Luca Cuoghi (Fratelli d’Italia) ha parlato di “grande attività delle coop sociali, ma anche come questa sia distribuita tra poche cooperative. La relazione è la foto di una situazione dove le grandi strutture ben organizzate introducono una concorrenza interna fra le cooperative. Quando gli Enti locali assegnano i servizi o li richiedono chi ha più mezzi si espande. Chi cresce, cresce tanto e chi avrebbe la possibilità di proporre servizi in modo personalizzato resta escluso”.
Simone Pelloni (Lega) ha puntato l’attenzione “la coop sociale deve rappresentare la possibilità di ingresso nel mondo del lavoro, ma non deve essere un limite all’esternalizzazione di alcuni servizi. In alcuni, personale interno lavora a fianco di quelli della coop e le differenze economiche si vedono. in alcuni settori, ritengo che per l’aziende pubblica debba essere conveniente, anche dal punto di vista fiscale, internalizzare i lavoratori per garantire un posto sicuro a questi lavoratori”.

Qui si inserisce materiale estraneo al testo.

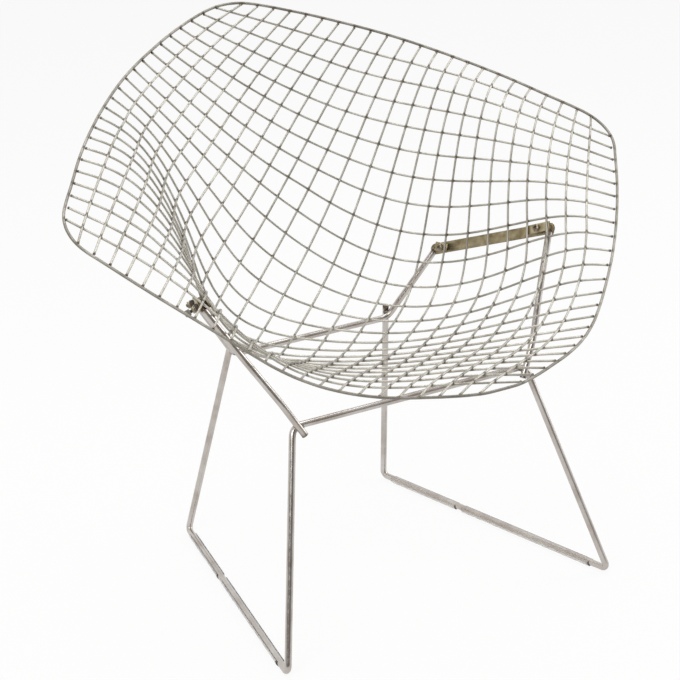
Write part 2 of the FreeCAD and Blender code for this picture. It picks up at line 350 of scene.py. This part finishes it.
def smoothLine(centres, gap, cyclic=False):
    # a smooth curve through the centres, read back as points about gap apart
    fine = [vertex.co.copy() for vertex in curveMesh(centres, "BEZIER", cyclic).vertices]
    points = [fine[0]]
    for point in fine[1:]:
        if (point - points[-1]).length >= gap:
            points.append(point)
    if not cyclic:
        points[-1] = fine[-1]
    return points


def rodCentres(node, reach):
    # a CAD wire is a row of polygons: gather the corners of each one for its middle
    bm = mergedCopy(node)
    corners = [vert.co.copy() for vert in bm.verts]
    bm.free()
    centres = []
    while corners:
        first = corners[0]
        ring = [corner for corner in corners if (corner - first).length < reach]
        corners = [corner for corner in corners if (corner - first).length >= reach]
        centres.append(sum(ring, Vector()) / len(ring))
    return centres


# Mesh wires: round rods through the CAD wires' centres, as thin as they look in the photograph
meshWires = {
    "count": 23,
    "radius": 0.0016,
    "roundness": 3,
    "gap": 0.0034,         # from one point of a wire to the next
    "ringReach": 0.0056,   # the corners of one polygon lie nearer than this
    "crossReach": 0.0068,  # the nearest points of two crossing wires lie nearer than this
    "weldSink": 0.0003,    # how deep two crossing wires melt into each other
    "tintReach": 0.0036,   # how far the painted shade and tarnish at a weld run along a wire
}


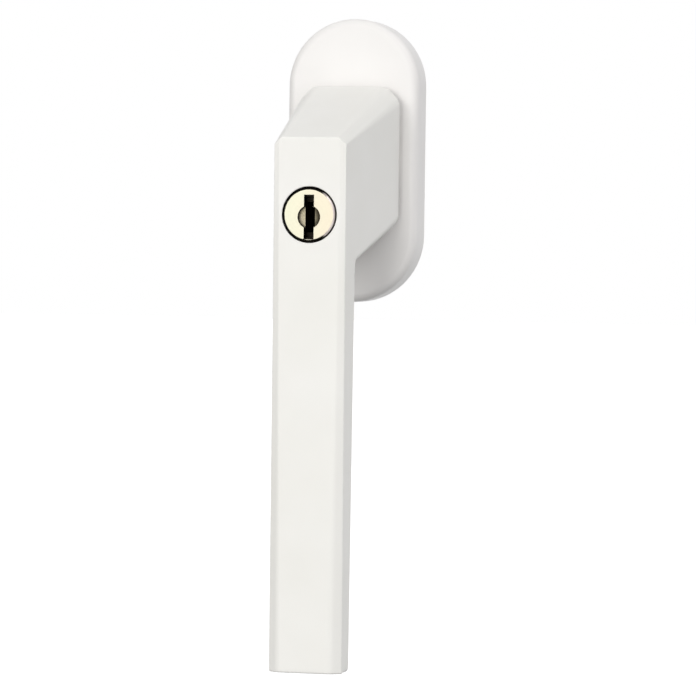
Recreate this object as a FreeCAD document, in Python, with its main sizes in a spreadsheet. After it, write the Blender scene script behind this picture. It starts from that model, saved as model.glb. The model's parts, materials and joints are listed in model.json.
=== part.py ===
import FreeCAD, Part
import math
import os
import re
import Sketcher

# Locking window handle: a straight grip on a faceted neck, with a key lock in the grip's front.
# Frame: +X to the right, +Y into the window, +Z up, millimetres.
# The origin is on the spindle axis, in the plane of the window frame that the rosette sits on.
# An "out" distance is measured from that plane towards the viewer, so y = -out.
# The model stands at rest: grip hanging down, lock open, key slot upright.

SIZES = {
    # Rosette cover
    "cover_width": 33.5,
    "cover_height": 70.6,
    "cover_depth": 9.0,
    "cover_wall": 1.5,
    "cover_edge_round": 2.0,
    "cover_hole_radius": 12.1,
    "cover_clearance": 0.3,
    # Base plate and the fixing screws, on the 43 mm spacing of European window handles
    "screw_spacing": 43.0,
    "screw_radius": 2.5,
    "screw_plain_radius": 2.2,
    "screw_thread_gap": 0.5,
    "screw_length": 45.0,
    "screw_head_radius": 4.6,
    "screw_clearance": 0.15,
    "screw_sink": 0.2,
    "screw_cross_span": 4.6,
    "screw_cross_width": 0.9,
    "screw_cross_depth": 1.5,
    "locating_cam_radius": 5.0,
    "locating_cam_length": 2.0,
    # Neck, which widens from the grip to the rosette
    "neck_gap": 2.6,
    "neck_width": 25.8,
    "neck_height": 36.7,
    "neck_chamfer": 3.5,
    "neck_rise": 4.67,
    "neck_drop": 28.63,
    # Grip
    "projection": 49.6,
    "grip_width": 17.8,
    "grip_reach": 124.43,
    "grip_chamfer": 1.75,
    "grip_thickness": 9.4,
    "grip_tip_thickness": 8.4,
    "grip_back_round": 2.5,
    "grip_tip_round": 1.2,
    "bevel_width": 1.2,
    "bevel_depth": 0.4,
    "bevel_tip_width": 2.2,
    "bevel_tip_depth": 0.8,
    "edge_round": 0.45,
    "neck_edge_round": 3.5,
    # Square spindle and the grub screw that holds it
    "spindle_side": 7.0,
    "spindle_reach": 37.0,
    "spindle_socket": 22.0,
    "spindle_corner": 0.5,
    "spindle_clearance": 0.05,
    "spindle_grub_radius": 2.5,
    "spindle_grub_setback": 11.0,
    "spindle_grub_socket": 1.25,
    "grub_sink": 0.5,
    "grub_clearance": 0.05,
    # Collar of the handle, which turns in the base plate
    "collar_radius": 6.5,
    "collar_end": 0.5,
    "bush_clearance": 0.05,
    "bush_wall": 0.85,
    "seat_clearance": 0.02,
    "turn_play": 0.2,
    "slide_ring_margin": 0.2,
    "recess_radius": 7.9,
    "recess_depth": 2.6,
    "washer_radius": 7.7,
    "washer_thickness": 0.5,
    "washer_play": 0.1,
    "circlip_radius": 7.4,
    "circlip_thickness": 0.8,
    "circlip_groove": 0.6,
    "circlip_opening": 5.0,
    # Ball detents that hold the handle at each quarter turn
    "ball_radius": 1.2,
    "ball_clearance": 0.05,
    "ball_travel": 0.5,
    "notch_clearance": 0.1,
    "detent_wire_radius": 0.14,
    "detent_spring_pitch": 0.45,
    "detent_plug_radius": 1.5,
    "detent_plug_length": 2.8,
    "detent_plug_sink": 0.15,
    "detent_plug_slot": 0.5,
    "detent_plug_slot_depth": 0.9,
    # Lock cylinder in the grip
    "lock_drop": 13.93,
    "lock_bore_radius": 6.8,
    "lock_bore_depth": 24.0,
    "lock_housing_clearance": 0.05,
    "lock_housing_setback": 2.4,
    "lock_housing_length": 13.6,
    "lock_face_radius": 6.2,
    "lock_face_proud": 0.3,
    "lock_face_thickness": 1.2,
    "lock_face_chamfer": 0.4,
    "spigot_inset": 0.12,
    "key_drop": 14.48,
    "key_hole_radius": 2.7,
    "key_slot_width": 2.4,
    "key_slot_half": 5.35,
    "key_slot_depth": 11.0,
    "core_radius": 4.9,
    "core_clearance": 0.05,
    "core_play": 0.15,
    "core_rear_wall": 2.0,
    "journal_radius": 2.5,
    "journal_square": 3.2,
    "journal_square_clearance": 0.05,
    # Wafers that lock the core to its housing
    "wafer_count": 4.0,
    "wafer_first_setback": 1.6,
    "wafer_pitch": 1.8,
    "wafer_thickness": 0.8,
    "wafer_width": 6.4,
    "wafer_tongue_width": 3.0,
    "wafer_window_width": 2.8,
    "wafer_window_half": 3.7,
    "wafer_inset": 0.05,
    "wafer_shoulder": 0.6,
    "wafer_clearance": 0.05,
    "wafer_groove_clearance": 0.1,
    "wafer_travel": 0.45,
    # Face cam and the locking bolt that it pushes into the base plate
    "cam_radius": 5.4,
    "cam_inner_radius": 2.7,
    "cam_disc": 1.2,
    "cam_gap": 0.1,
    "cam_dwell_angle": 25.0,
    "cam_screw_radius": 1.0,
    "cam_screw_length": 4.0,
    "cam_screw_head_radius": 2.3,
    "cam_screw_head": 1.0,
    "cam_screw_slot": 0.45,
    "bolt_offset": 9.8,
    "bolt_radius": 1.75,
    "bolt_clearance": 0.1,
    "bolt_hole_clearance": 0.25,
    "bolt_hole_floor": 0.6,
    "bolt_travel": 4.5,
    "bolt_setback": 0.4,
    "bolt_nose_radius": 1.1,
    "bolt_nose_gap": 0.35,
    "bolt_flange_radius": 3.2,
    "bolt_flange": 0.8,
    "bolt_guide_length": 4.0,
    "chamber_clearance": 0.2,
    "bolt_spring_radius": 2.5,
    "bolt_wire_radius": 0.28,
    "bolt_spring_turns": 7.0,
    "spring_end_gap": 0.05,
    # Grub screw that holds the lock housing, from under the neck
    "lock_grub_radius": 1.5,
    "lock_grub_setback": 13.0,
    "lock_grub_socket": 0.75,
    "lock_grub_sink": 0.3,
}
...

L’assessore Taruffi ha concluso dicendo di “non amare le classifiche, ma dobbiamo essere consapevoli che valore economico e occupazionale è di rilievo. Il 30% di base d’obbligo è un limite posto dalla legge. Ma il tema c’è e dobbiamo pensare di farcene carico e studiare a correttivi. In giunta, tra l’altro, stiamo preparando un documento sull’accreditamento. Sono convinto che il pubblico debba svolgere il proprio ruolo fino in fondo, a proposito di internalizzazione. Per gli Enti locali non sempre è più conveniente esternalizzare un servizio. Va, però, considerato il quadro economico e il fatto che il sistema delle cooperative sociale dà risposte importanti”.